Central Bankers Creating Their Own Digital Currency?
In response to the rise of bitcoin, central bankers across the globe are exploring the possibility of issuing virtual money backed by their governments. The Wall Street Journal reports that a Dublin-based startup, eCurrency Mint, has been meeting with central banks and marketing a technology that would allow them to issue their own digital cash. Jonathan Dharmapalan, founder and chief executive of eCurrency Mint, says that they have discussed this technology with 30 central banks, piloted it “in multiple countries," and received commitments from two central banks. However, there are no indications that the U.S. Federal Reserve is moving in this direction.

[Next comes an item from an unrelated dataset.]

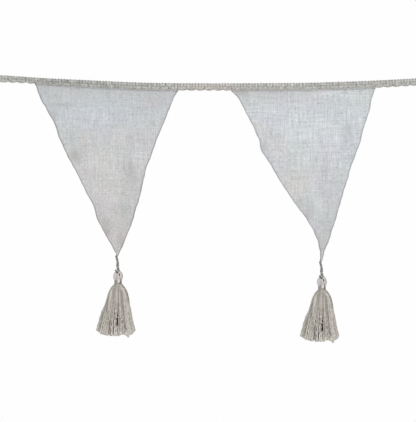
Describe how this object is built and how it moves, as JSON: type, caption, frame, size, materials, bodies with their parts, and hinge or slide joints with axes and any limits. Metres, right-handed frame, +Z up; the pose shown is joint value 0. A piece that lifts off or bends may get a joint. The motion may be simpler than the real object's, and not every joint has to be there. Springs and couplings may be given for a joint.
{
  "type": "fabric bunting",
  "caption": "Fabric bunting with sheer linen triangles under a scalloped braid trim and a yarn tassel hanging from each tip.",
  "frame": {"origin": "middle of the trim's top edge, in the plane of its flat back", "axes": "+X along the trim to the viewer's right, +Y away from the viewer, +Z up; the front faces -Y"},
  "size_m": [0.501, 0.0403, 0.301],
  "materials": {
    "trim_braid": "crocheted cotton braid, matt, warm grey",
    "pennant_linen": "sheer slubbed plain-weave linen, pale grey",
    "hanger_cord": "two-ply twisted cord, dark grey",
    "tassel_yarn": "crinkled two-ply cotton yarn, greige",
    "binding_thread": "wound yarn, greige"
  },
  "bodies": {
    "root": {"trim": "trim_braid", "pennant_left": "pennant_linen", "pennant_right": "pennant_linen", "hanger_left": "hanger_cord", "hanger_right": "hanger_cord", "tassel_left": "tassel_yarn", "tassel_right": "tassel_yarn", "binding_left": "binding_thread", "binding_right": "binding_thread"}
  },
  "joints": []
}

Wal-Mart Launches Own Mobile Payment Solution
Wal-Mart Stores launched its own mobile payment service, Walmart Pay, on Thursday, in an apparent abandonment of a mobile wallet that it had been co-developing alongside other retailers in its MCX consortium. CurrentC, whose developers included Wal-Mart, Target and BestBuy, was envisioned as a payment solution that could be used across many retailers and integrate their loyalty programs. However, Forbes' Mark Rogowsky notes that Walmart Pay "could easily signal a death knell for MCX and CurrentC. MCX’s requirements for exclusive deals were limited in duration, and some early signees like Best Buy and Kohl’s have already begun offering Apple Pay and/or Android Pay."
Bank of America: Millennials Use Mobile, Are Still Affected by Crisis
Bank of America published an end-of-year report showing the attitudes of millennials in 2015. According to the study, 59 percent of millennials use a mobile banking app (compared to 48 percent of total respondents) and 72 percent of those user access the app at least a few times a week or more. Millennials are also still shell shocked by the financial crisis, causing 94 percent to be uncomfortable about going into debt and 88 percent to be uncomfortable about making risky investments.
Google Wallet Now Lets You Send Money w/ a Phone Number
After the latest update, you can send payments in your contact list as long as you have a phone number. Recipients don't have to have a Google Wallet account to get the sent money. This update is indicative of the increasingly dramatic shift in the payments space. Expect to see more players (Apple?) follow suite.
Venmo Use Extend Beyond Payments
Speaking of payments, Business Insider writes about how Venmo users check in to see what their friends are up to even when they aren't sending someone money. PayPal CEO Dan Schulman says that Venmo's social component is the app's secret sauce. "Venmo users open the app four or five times a week. But they only do transactions a couple of times a week," he said. "It's because everyone is looking at the feed to see, 'What did you buy?' 'What icons did you put on your feed?' 'Why did you go and buy that?' The secret sauce on Venmo is one, the ease of use, but two, that it's tied into your social network. So that payments becomes a sharing experience."